Saturday, April 24, 2010

Mix Your Music With No Set of Rules.

When I was attending school at the Recording Institute of Detroit, I was taught when mixing that you should start with the kick drum first then move to the bass and so on. After working on mixes and conversing with other veteran recording engineers I found out that although it might be the easiest way it is not the best way.

TIP: Never assume the way you were taught or the way you taught yourself to mix is always the best way. Each project should be mixed according to it's individual needs. 

What a recording engineer should do is think about what the vocal point of the song is and start with that. If the vocal point of the song is the vocals then you should start with that. If the song is more geared around the lead guitar then you should start with that.

Now a lot of people may say that if that is the case then you would probably start with the vocals all the time, but this is not necessarily always the truth. A perfect example of this would be rap or hip hop music in the last five or ten years. The cleverness of the lyrics from song to song have really diminished. In fact, in some cases fresh new lyrics have almost disappeared all together. If the lyrics in a song are just not that explosive, there not going to be the main thing that is going to make the song sell. There could be cases where the courses or the hook of the song along with the baseline is what sells, and the verses, well, just aren't that much to talk about. Mix the explosive hook and baseline line out front, it's what you want the people to hear, then when the verses come along focus on maybe making the groove something that is more of the focus point. It's can be difficult but it's possible.
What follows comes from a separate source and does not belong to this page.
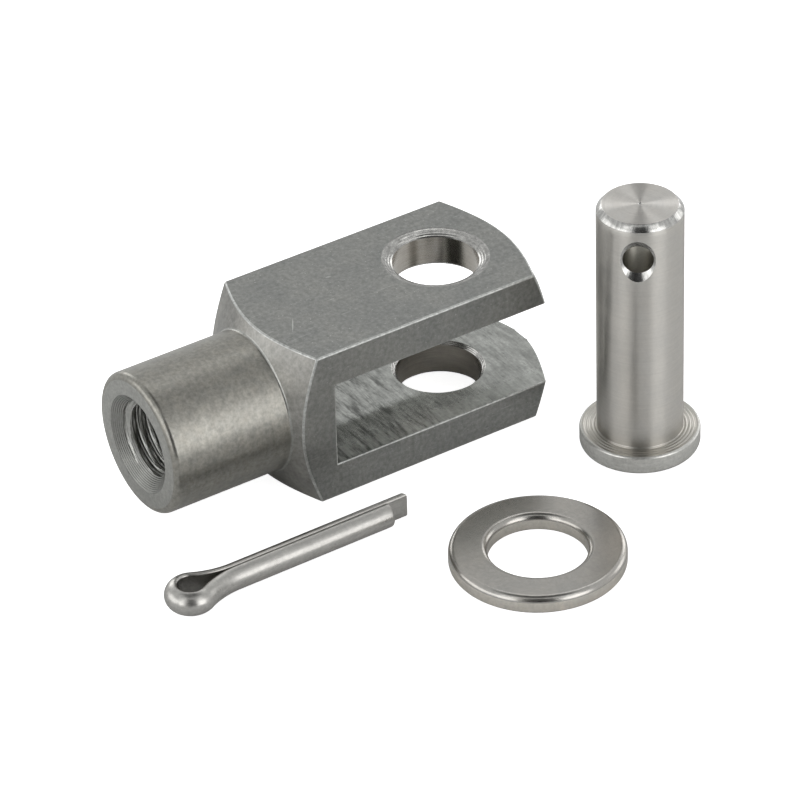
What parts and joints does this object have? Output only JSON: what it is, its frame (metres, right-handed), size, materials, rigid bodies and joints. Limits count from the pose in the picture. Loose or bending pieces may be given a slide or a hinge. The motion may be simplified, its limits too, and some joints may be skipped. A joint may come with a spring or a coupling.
{
  "type": "rod clevis",
  "caption": "Square fork head for a threaded rod, with a slot between two bored ears, laid out with its headed pin, plain washer and split pin.",
  "frame": {"origin": "centre of the cross bore, midway between the two ears of the fork head", "axes": "+Z along the cross bore, upwards off the floor; -X along the rod out of the thread's mouth; +X towards the ends of the ears; the loose pieces lie on the -Y side"},
  "size_m": [0.07, 0.0538, 0.033],
  "materials": {
    "fork_steel": "tumbled satin stainless steel",
    "pin_steel": "fine turned stainless steel",
    "washer_steel": "stamped and tumbled stainless steel",
    "wire_steel": "drawn half-round stainless wire"
  },
  "bodies": {
    "root": {"clevis_fork": "fork_steel", "clevis_pin": "pin_steel", "washer": "washer_steel", "split_pin": "wire_steel"}
  },
  "joints": []
}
If you know the artist well enough, you might be able to make some suggestion like shortening up the verses or changing them. But, in any event the ideal hear is to make it sound good all the way through the song, especially if your name will go on it as the engineer. 

Other cases like mixing progressive rock/metal or techno, you might find yourself in the same situation. You might have to listen to the whole song and throughout the song you may need to mix differently depending on what you want the audience to be focused on the most.